A forensic psychologist is required to view the client from a different perspective than a traditional clinical psychologist, whose tests and interview procedures are not sufficient for legal purposes. Evaluating the client, preparing for testimony, and the testimony itself require the forensic psychologist to have a firm grasp of the law and the legal situation at issue in the case in question. This knowledge must be integrated with the psychological information obtained from testing, psychological and mental status exams, and appropriate assessment of background materials, such as prior psychiatric or psychological evaluations, medical records and other available pertinent information. Finally, reporting the finding of the forensic evaluation in language that non-mental health professionals and, in many cases, lay people can understand and utilize is essential.

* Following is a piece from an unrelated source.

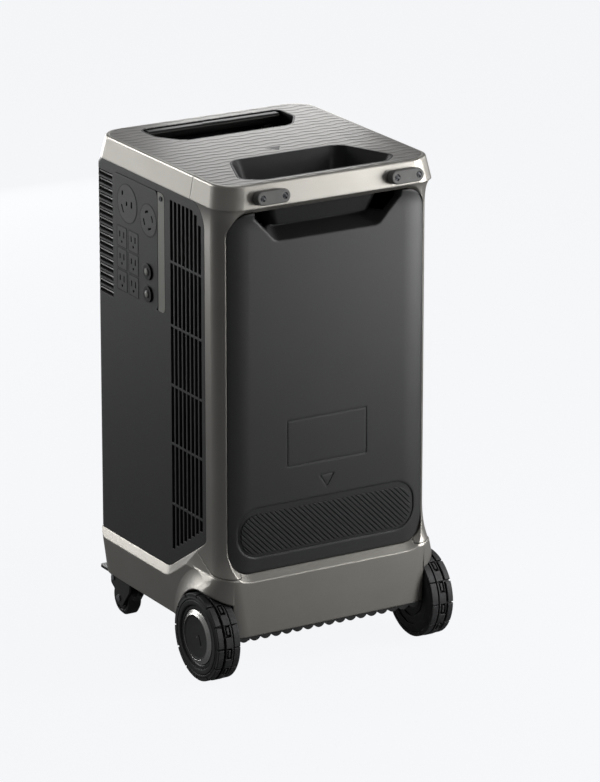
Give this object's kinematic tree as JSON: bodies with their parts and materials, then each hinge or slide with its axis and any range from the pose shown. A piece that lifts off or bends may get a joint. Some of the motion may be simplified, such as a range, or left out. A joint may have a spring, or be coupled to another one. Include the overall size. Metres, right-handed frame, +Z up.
{
  "type": "wheeled power station",
  "caption": "Tall wheeled battery power station with outlets on its side, a folding trolley handle, large rear wheels and braked front casters.",
  "frame": {"origin": "on the floor, midway between the large wheels' rear and the brake pedals' tips, on the centre plane", "axes": "+Z up, +X to the right and -X to the outlet side, -Y to the rear with the large wheels, +Y to the front with the display and casters"},
  "size_m": [0.38, 0.395, 0.702],
  "materials": {
    "painted_silver": "satin paint",
    "top_deck": "fine waved texture, matte",
    "charcoal_cover": "fine grain, matte",
    "dark_liner": "matte",
    "handle_metal": "satin",
    "button_plastic": "satin",
    "pad_rubber": "matte",
    "screw_steel": "dark satin",
    "outlet_plastic": "satin",
    "trim_strip": "satin",
    "smoked_window": "gloss",
    "circuit_board": "satin",
    "steel_tray": "satin",
    "battery_case": "satin",
    "inverter_case": "satin",
    "fan_plastic": "satin",
    "tyre_rubber": "matte",
    "rim_plastic": "satin",
    "bright_ring": "satin",
    "black_steel": "satin black"
  },
  "bodies": {
    "station": {"arch_liners": "dark_liner", "base_shell": "painted_silver", "battery_modules": "battery_case", "breaker_collars": "button_plastic", "bumper_pads": "pad_rubber", "bumper_screws": "screw_steel", "caster_plates": "steel_tray", "chassis_tray": "steel_tray", "display_board": "circuit_board", "display_lens": "smoked_window", "duplex_receptacles": "outlet_plastic", "fan_frames": "fan_plastic", "front_panel": "charcoal_cover", "grip_liner": "dark_liner", "handle_liner": "dark_liner", "handle_outer_tubes": "handle_metal", "inverter_module": "inverter_case", "left_panel": "charcoal_cover", "locking_receptacle": "outlet_plastic", "outlet_plate": "outlet_plastic", "outlet_strip": "trim_strip", "port_block": "dark_liner", "rear_frame": "painted_silver", "rear_panel": "charcoal_cover", "ribbed_pad": "dark_liner", "right_panel": "charcoal_cover", "round_receptacle": "outlet_plastic", "strip_screw": "screw_steel", "top_frame": "painted_silver", "top_plate": "top_deck", "tread_strip": "dark_liner", "vent_screens": "dark_liner", "wheel_axles": "screw_steel"},
    "left_wheel": {"left_tyre": "tyre_rubber", "left_rim": "rim_plastic", "left_trim_ring": "bright_ring", "left_hub_cap": "rim_plastic"},
    "right_wheel": {"right_tyre": "tyre_rubber", "right_rim": "rim_plastic", "right_trim_ring": "bright_ring", "right_hub_cap": "rim_plastic"},
    "left_caster": {"left_caster_fork": "black_steel", "left_caster_pins": "screw_steel"},
    "right_caster": {"right_caster_fork": "black_steel", "right_caster_pins": "screw_steel"},
    "left_roller": {"left_caster_roller": "tyre_rubber"},
    "right_roller": {"right_caster_roller": "tyre_rubber"},
    "left_pedal": {"left_brake_pedal": "black_steel"},
    "right_pedal": {"right_brake_pedal": "black_steel"},
    "handle_middle": {"handle_middle_tubes": "handle_metal"},
    "handle_upper": {"handle_inner_tubes": "handle_metal", "handle_grip": "handle_metal"},
    "release": {"release_button": "button_plastic"},
    "power_key": {"power_button": "button_plastic"},
    "ac_key": {"ac_button": "button_plastic"},
    "dc_key": {"dc_button": "button_plastic"},
    "upper_breaker": {"upper_breaker_button": "button_plastic"},
    "lower_breaker": {"lower_breaker_button": "button_plastic"},
    "left_fan": {"left_fan_rotor": "fan_plastic"},
    "right_fan": {"right_fan_rotor": "fan_plastic"}
  },
  "joints": [
    {"name": "left_wheel_spin", "type": "hinge", "parent": "station", "child": "left_wheel", "pos_m": [-0.171, -0.1355, 0.062], "axis": [1, 0, 0], "continuous": true},
    {"name": "left_swivel", "type": "hinge", "parent": "station", "child": "left_caster", "pos_m": [-0.143, 0.123, 0.062], "axis": [0, 0, 1], "continuous": true},
    {"name": "left_roller_spin", "type": "hinge", "parent": "left_caster", "child": "left_roller", "pos_m": [-0.143, 0.143, 0.025], "axis": [1, 0, 0], "continuous": true},
    {"name": "left_brake_lift", "type": "hinge", "parent": "left_caster", "child": "left_pedal", "pos_m": [-0.143, 0.159, 0.051], "axis": [1, 0, 0], "range_deg": [0, 7]},
    {"name": "left_fan_spin", "type": "hinge", "parent": "station", "child": "left_fan", "pos_m": [-0.138, -0.072, 0.466], "axis": [1, 0, 0], "continuous": true},
    {"name": "right_wheel_spin", "type": "hinge", "parent": "station", "child": "right_wheel", "pos_m": [0.171, -0.1355, 0.062], "axis": [1, 0, 0], "continuous": true},
    {"name": "right_swivel", "type": "hinge", "parent": "station", "child": "right_caster", "pos_m": [0.143, 0.123, 0.062], "axis": [0, 0, 1], "continuous": true},
    {"name": "right_roller_spin", "type": "hinge", "parent": "right_caster", "child": "right_roller", "pos_m": [0.143, 0.143, 0.025], "axis": [1, 0, 0], "continuous": true},
    {"name": "right_brake_lift", "type": "hinge", "parent": "right_caster", "child": "right_pedal", "pos_m": [0.143, 0.159, 0.051], "axis": [1, 0, 0], "range_deg": [0, 7]},
    {"name": "right_fan_spin", "type": "hinge", "parent": "station", "child": "right_fan", "pos_m": [0.138, -0.072, 0.466], "axis": [1, 0, 0], "continuous": true},
    {"name": "handle_lower_slide", "type": "slide", "parent": "station", "child": "handle_middle", "axis": [0, 0, 1], "range_m": [0, 0.19]},
    {"name": "handle_upper_slide", "type": "slide", "parent": "handle_middle", "child": "handle_upper", "axis": [0, 0, 1], "range_m": [0, 0.19]},
    {"name": "release_press", "type": "slide", "parent": "handle_upper", "child": "release", "axis": [0, 0, -1], "range_m": [0, 0.0015], "stiffness_N_per_m": 400},
    {"name": "power_press", "type": "slide", "parent": "station", "child": "power_key", "axis": [0, -1, 0], "range_m": [0, 0.0014], "stiffness_N_per_m": 400},
    {"name": "ac_press", "type": "slide", "parent": "station", "child": "ac_key", "axis": [0, -1, 0], "range_m": [0, 0.0014], "stiffness_N_per_m": 400},
    {"name": "dc_press", "type": "slide", "parent": "station", "child": "dc_key", "axis": [0, -1, 0], "range_m": [0, 0.0014], "stiffness_N_per_m": 400},
    {"name": "upper_breaker_trip", "type": "slide", "parent": "station", "child": "upper_breaker", "axis": [-1, 0, 0], "range_m": [0, 0.0025]},
    {"name": "lower_breaker_trip", "type": "slide", "parent": "station", "child": "lower_breaker", "axis": [-1, 0, 0], "range_m": [0, 0.0025]}
  ]
}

Individual therapy must be based on the patient’s or client’s need. For some people and many injured workers, the use of brief therapy techniques is most effective. Brief therapy focuses on a specific problem and direct intervention. It is solution-based rather than problem-oriented, and is less concerned with how a problem arose than with the current factors sustaining it and preventing change. The incidence of clinical depression among injured workers and the general population is substantial and cognitive therapy has proven to be an especially valuable treatment. Cognitive therapy seeks to identify the thoughts, beliefs, and reaction patterns that cause dysfunction in an individual’s everyday activities. The aim is to alter those ingrained thought patterns and thereby change the negative emotions associated with them. For a smaller number of patients, in depth psychotherapy focusing on developing self awareness is more appropriate.
Relationship counseling helps the individuals to recognize and to better manage or reconcile the underlying patterns of conflict. The relationship involved may be between members of a family or a couple, employees or employers in a workplace, or between a professional and a client. The process involves the following key ingredients: 1) establishing a confidential dialogue, which creates a safe place to examine feelings, 2) enabling each person to be heard and to hear themselves, 3) providing a mirror with expertise to reflect the relationship’s difficulties and the potential and direction for change, 4) empowering individuals in the relationship to take control of their own destiny and make vital decisions, and 5) delivering relevant and appropriate feedback.